Le ministère de la culture poursuit son plan
Malgré ce rejet et les nombreuses protestations, le ministère de la culture a poursuivi le projet du président Macron et de l’archevêque de Paris, Mgr Laurent Ulrich : « dans un communiqué, il a rendu publique le 4 septembre la liste des huit finalistes sélectionnés qui devront rendre leur projet définitif d’ici au 4 novembre », cite La Croix.
Le journal précise que « le lauréat, qui sera choisi par l’archevêque de Paris et le président de la République pourrait être annoncé au moment de la réouverture de la cathédrale, le 8 décembre prochain ». Les huit finalistes sont : Jean-Michel Alberola, Yan Pei-Ming, Gérard Traquandi, Daniel Buren, Philippe Parreno, Claire Tabouret, Christine Safa et Flavie Vincent-Petit.

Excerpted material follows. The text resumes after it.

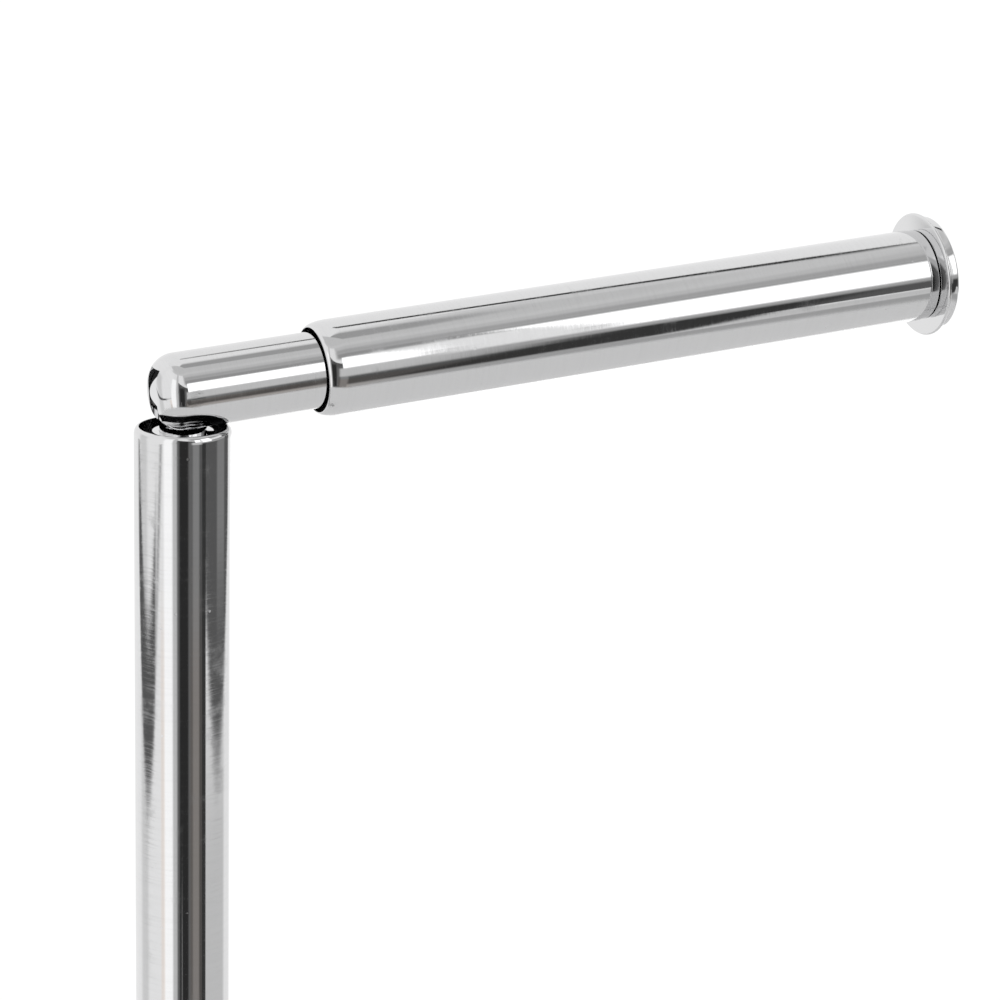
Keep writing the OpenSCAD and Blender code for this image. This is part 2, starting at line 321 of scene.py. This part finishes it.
def soft_black(name, color, rough, scale):
    """Moulded rubber or plastic with a fine matt texture."""
    material, nodes, shader = new_material(name)
    place = nodes.add("ShaderNodeTexCoord").outputs["Object"]
    grain = nodes.noise(place, scale, 3.0, 0.6)
    lighter = tuple(1.6 * c for c in color[:3]) + (1.0,)
    tint = nodes.add("ShaderNodeMix", {"Factor": grain, "A": color, "B": lighter}, data_type="RGBA")
    nodes.put(shader.inputs["Base Color"], tint.outputs["Result"])
    nodes.put(shader.inputs["Roughness"], nodes.span(grain, 0.3, 0.7, rough, rough + 0.12))
    nodes.put(shader.inputs["Normal"], nodes.bump(grain, 0.4, 0.05 * MM))
    return material


# The hairlines run around the post's axis, Z, and around the arm's axis.
ARM_TURN = (0.0, ARM_RISE, 0.0)
ROUND_ARM = (1.0, 0.03, 0.03)
post_chrome = chrome("chrome post")
arm_chrome = chrome("chrome arm", turn=ARM_TURN, grain=ROUND_ARM)
ring_chrome = chrome("chrome end ring", turn=ARM_TURN, grain=ROUND_ARM, haze=0.08)
stem_chrome = chrome("chrome stem", haze=0.03, wave=0.0, hairline=0.04)
disc_chrome = chrome("chrome discs", turn=ARM_TURN, grain=(1.0, 0.3, 0.3), hairline=0.06)
base_chrome = chrome("chrome base", grain=(0.3, 0.3, 1.0), hairline=0.05)
zinc = plain_metal("zinc plate", (0.62, 0.63, 0.65, 1), 0.32)
black_steel = plain_metal("blackened steel", (0.03, 0.03, 0.032, 1), 0.5)
brass = plain_metal("turned brass", (0.72, 0.56, 0.30, 1), 0.28)
iron = cast_iron()
rubber = soft_black("pad rubber", (0.018, 0.018, 0.019, 1), 0.7, 1400.0)
plastic = soft_black("bush plastic", (0.012, 0.012, 0.013, 1), 0.55, 1800.0)


def finish_piece(piece, material, body, slot, *nodes):
    """Gives a new piece its material and its body, and hides the CAD nodes it stands for. Its slot
    is not used.
    """
    piece.data.materials.clear()
    piece.data.materials.append(material)
    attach(piece, body)
    if nodes:
        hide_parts(*nodes)


# ---------------------------------------------------------------- post and base

RIM_IN = 0.85 * MM
RIM_LEN = 1.6 * MM
SEAM_BEVEL = 0.12 * MM


def post_tubes():
    """Two plain tubes with a fine bevel at their seam; the upper one has a rolled rim."""
    bore = POST_BORE_R
    upper = [(bore, POST_START), (POST_R - SEAM_BEVEL, POST_START)]
    upper += [(POST_R, POST_START + SEAM_BEVEL), (POST_R, POST_END - RIM_LEN)]
    upper += quarter((POST_R, POST_END - RIM_LEN), (POST_R - RIM_IN, POST_END), 16, False)[1:]
    upper += [(bore, POST_END)]
    finish_piece(turned("post_upper", upper), post_chrome, "stand", "chrome", "upper_tube")
    lower = [(bore, LOWER_START), (POST_R, LOWER_START), (POST_R, LOWER_END - SEAM_BEVEL)]
    lower += [(POST_R - SEAM_BEVEL, LOWER_END), (bore, LOWER_END)]
    finish_piece(turned("post_lower", lower), post_chrome, "stand", "chrome", "lower_tube")


post_tubes()

COVER_LANDING = 23.0 * MM
COVER_EDGE_H = 8.0 * MM
COVER_EDGE_R = 5.0 * MM
COVER_T = 1.2 * MM
COVER_BEND = math.radians(72)


def base_cover():
    """The base's cover: a flat landing, a falling parabola z = top - drop * t^2, a round
    edge of 72 degrees and a skirt. Its inner face lies one thickness below."""
    start, top, outer, hole = reach("base_shell", ORIGIN, Z_AXIS)
    edge_x = outer - COVER_EDGE_R
    drop = top - COVER_EDGE_H - COVER_EDGE_R * math.sin(COVER_BEND)
    dome_end = edge_x + COVER_EDGE_R * math.cos(COVER_BEND)
    faces = []
    for inset in (0.0, COVER_T):
        radius = COVER_EDGE_R - inset
        face = [(hole, top - inset)]
        for x in np.linspace(COVER_LANDING, dome_end, 60)[:-1]:
            t = (x - COVER_LANDING) / (edge_x - COVER_LANDING)
            face.append((x, top - drop * t * t - inset))
        for a in np.linspace(COVER_BEND, 0, 16):
            face.append((edge_x + radius * math.cos(a), COVER_EDGE_H + radius * math.sin(a)))
        face.append((edge_x + radius, start))
        faces.append(face)
    piece = turned("base_cover", faces[0] + faces[1][::-1])
    finish_piece(piece, base_chrome, "stand", "chrome", "base_shell")


base_cover()

COLLAR_LIP = 2.0 * MM  # how far the lip stands out from the post
COLLAR_FOOT_H = 1.5 * MM
COLLAR_LIP_H = 1.0 * MM
COLLAR_BEVEL = 0.4 * MM


def base_ring():
    """The collar: a cylinder at its foot, then a hollow quarter ellipse up to its lip."""
    start, end, outer, inner = reach("base_collar", ORIGIN, Z_AXIS)
    lip = POST_R + COLLAR_LIP
    foot = start + COLLAR_FOOT_H
    outline = [(inner, start), (outer, start)]
    outline += quarter((outer, foot), (lip, end - COLLAR_LIP_H), 24)
    outline += [(lip - COLLAR_BEVEL, end), (inner, end)]
    piece = turned("base_ring", outline)
    finish_piece(piece, base_chrome, "stand", "chrome", "base_collar")


base_ring()


# ---------------------------------------------------------------- arm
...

Une association monte au créneau judiciaire
L’association Sites et Monuments « sur le front du patrimoine depuis 1901 » précise son site, a pour objectifs et missions de « défendre le patrimoine naturel et bâti ». Elle se glorifie d’être la « plus ancienne association française de défense du patrimoine, reconnue d’utilité publique depuis 1936 et agréée au niveau national pour la protection de l’environnement depuis 1978 ».
Sur le site, parmi les « dossiers », une page est consacrée à l’affaire des vitraux de Viollet-le-Duc, et indique que l’association se prépare « à mener le combat judiciaire ». La Croix précise que l’association attaquera « la demande d’autorisation de travaux qui devra être déposée auprès du préfet de région pour réaliser ce chantier ».
Le journal cite Julien Lacaze, président de l’association : « Les vitraux en grisaille de Viollet-le-Duc sont classés aux Monuments historiques et ne peuvent donc être retirés pour faire place à des œuvres contemporaines. » Il insiste : « Il faut arrêter le détricotage de l’œuvre de Viollet-le-Duc et revenir à la cohérence qu’il avait voulue en réintégrant aussi des éléments retirés bien avant l’incendie comme la couronne de lumière ou la grille du chœur », retirés par le clergé…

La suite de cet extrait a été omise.